In the same piece, a Jerusalem Post reporter asked a university student who had just bought a führer-chic shirt, what he knew about Hitler. This was his response:

“Hitler looks cool because he seems like an interesting character. Actually, I don’t know much about him. In school we only learn Thai history. But I know he was a communist leader.” Whoops.

Cooper and Kidd are both confident that a broadening era of information and concentrated efforts and Holocaust education can illuminate the horrors of Nazi Germany and turn Asian youth off the concept of Nazi chic entirely in the near future. But that’s not actually a given.

Kidd admits that throughout the 1990s the stigma against Nazi fashion waned amongst Western youth, and that as late as 2010 a boutique in Italy saw no problem in launching a Hitler-based marketing campaign. And just this last December, a toy company in Poland released Nazi-themed Lego-esque toys for Christmas, arguing that they’d be a good tool for teaching kids history. This venture didn’t get nearly as much backlash as you’d imagine, and the company didn’t back down on their campaign when a few stores in Sweden pulled their products.

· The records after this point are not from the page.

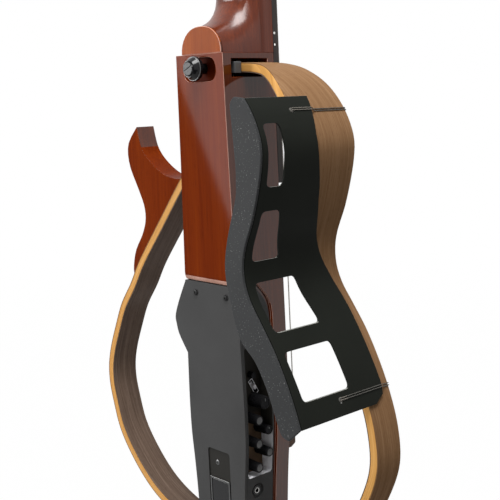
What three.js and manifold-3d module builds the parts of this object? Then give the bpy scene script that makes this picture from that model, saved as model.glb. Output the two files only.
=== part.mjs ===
// Silent guitar: a narrow spine with a neck, two bent side frames, built-in electronics and a side support.
// Millimetres. +X is the bass side, +Y runs from the back to the strings, +Z runs up the neck.
import * as THREE from 'three';
import { mergeVertices } from 'three/addons/utils/BufferGeometryUtils.js';
import Module from 'manifold-3d';

const wasm = await Module();
wasm.setup();

// Fits and facets
const gap = 0.3;
const overrun = 6;
const weld = 1e-4;
const roundSides = 18;
const smallSides = 10;
const cordSides = 8;
const neckSteps = 8;
const cornerSteps = 6;
const quarterTurn = Math.PI / 2;
const degree = Math.PI / 180;

// Strings and frets
const scaleLength = 650;
const fretCount = 19;
const fretsPerOctave = 12;
const stringCount = 6;
const stringRadii = [0.55, 0.45, 0.38, 0.52, 0.42, 0.36];
const nutSpread = 43;
const bridgeSpread = 58;
const nutAction = 2.2;
const saddleRise = 7.2;

// Spine: thick block above, thin front board below
const spineLength = 445;
const spineWidest = 74;
const spineDepth = 58.2;
const rearLeanShare = 0.0135;
const blockLength = 196.5;
const boardThickness = 15.5;
const stepStart = 27;
const stepReach = 31.5;
const stepShares = [[0, 0], [0.573, 0.302], [1, 0.46], [1, 1]];
const grooveWidth = 3.7;
const grooveDrop = 1.5;
const grooveInset = 2.5;
const spineWidthShares = [
  [0.8216, 0], [0.8432, 0.1348], [0.8757, 0.2697], [0.9135, 0.382], [0.9324, 0.4404], [0.9946, 0.6517],
  [1, 0.7191], [0.9811, 0.764], [0.9297, 0.809], [0.8865, 0.8539], [0.8541, 0.8989], [0.8108, 0.9663],
  [0.8, 1],
];

// Neck and fingerboard
const nutWidth = 52;
const fingerboardJointWidth = 61;
const fingerboardThickness = 6;
const fingerboardEndShare = 0.1723;
const neckNutDepth = 21.5;
const neckJointDepth = 23.5;
const neckRoundness = 2.2;
const nutThickness = 5;
const fretWidth = 2.2;
const fretHeight = 1;
const fretInset = 0.6;

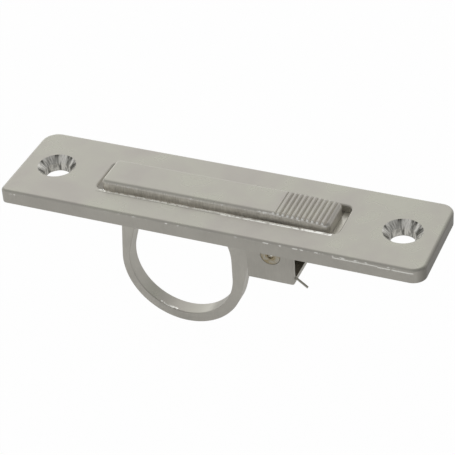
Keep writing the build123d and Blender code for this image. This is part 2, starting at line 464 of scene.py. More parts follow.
@dataclass(frozen=True)
class SatinNickel:
    """Satin nickel plate on a zinc die casting: a warm grey metal, polished on top, matt on its cast sides.
    Its upright sides are painted lighter, as painted light.

    A span named for a direction says how far the surface faces that way, from none of a mask to all of it.
    The noises are given by size in millimetres and detail: clouds, grain and the speckle that places painted
    glints.
    """

    name: str = "satin_nickel_on_zinc_casting"
    tint: str = "#BBBAAE"
    other_tint: str = "#BCB8B0"
    # Upright faces, and raised upright faces more, are painted lighter: painted light
    side_painted_light_tint: str = "#C6C3BB"
    raised_side_painted_light_tint: str = "#C6C3BB"
    raised_mm: Span = (-0.5, 0.5)
    # Countersink tool marks, their streaks painted as bright highlights and dark shade
    streak_shade_tint: str = "#595852"
    streak_highlight_tint: str = "#FFFDF6"
    # Painted glints: bright flecks on the upper edges, along set lines and at the ridges
    glint_tint: str = "#FFFEF8"
    metallic: float = 0.65
    roughness: float = 0.29
    side_roughness: float = 0.42
    side_upward: Span = (0.8, 0.3)
    noises: tuple[Span, Span, Span] = ((9.0, 2.0), (0.45, 3.0), (1.0, 2.0))
    cloud_span: Span = (0.3, 0.7)
    cloud_gloss: Span = (-0.04, 0.05)
    cloud_tone: Span = (1.03, 0.96)
    hue_span: Span = (0.35, 0.65)
    grain_relief: Span = (0.15, 0.03)
    side_grain_mm: Point = (0.4, 0.4, 1.6)
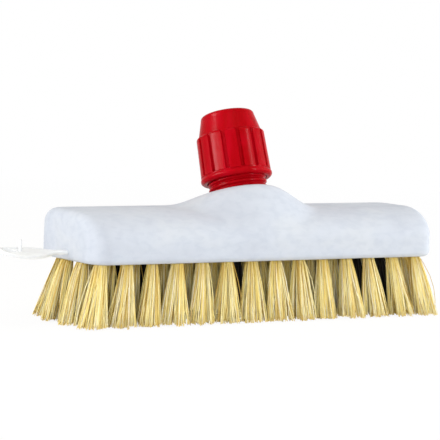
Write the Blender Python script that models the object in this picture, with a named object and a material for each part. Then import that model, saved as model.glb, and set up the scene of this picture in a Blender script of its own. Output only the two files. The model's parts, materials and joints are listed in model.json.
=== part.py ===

If Nazi chic persists and grows more acceptable amongst youth in the informed and culturally affected West, then that makes it a hell of a lot harder to chide Asians for their führer chic. And it seriously damages the argument that knowledge will inherently stem the tide of swastikawaii. Kids worldwide love re-appropriation and subversion, and that’s all the easier when you’re far away from an object’s origin and your opponents’ voices can be easily muted. So the world may just have to learn to live with Teletubby Adolf until kids in Asia tire of him of their own accord.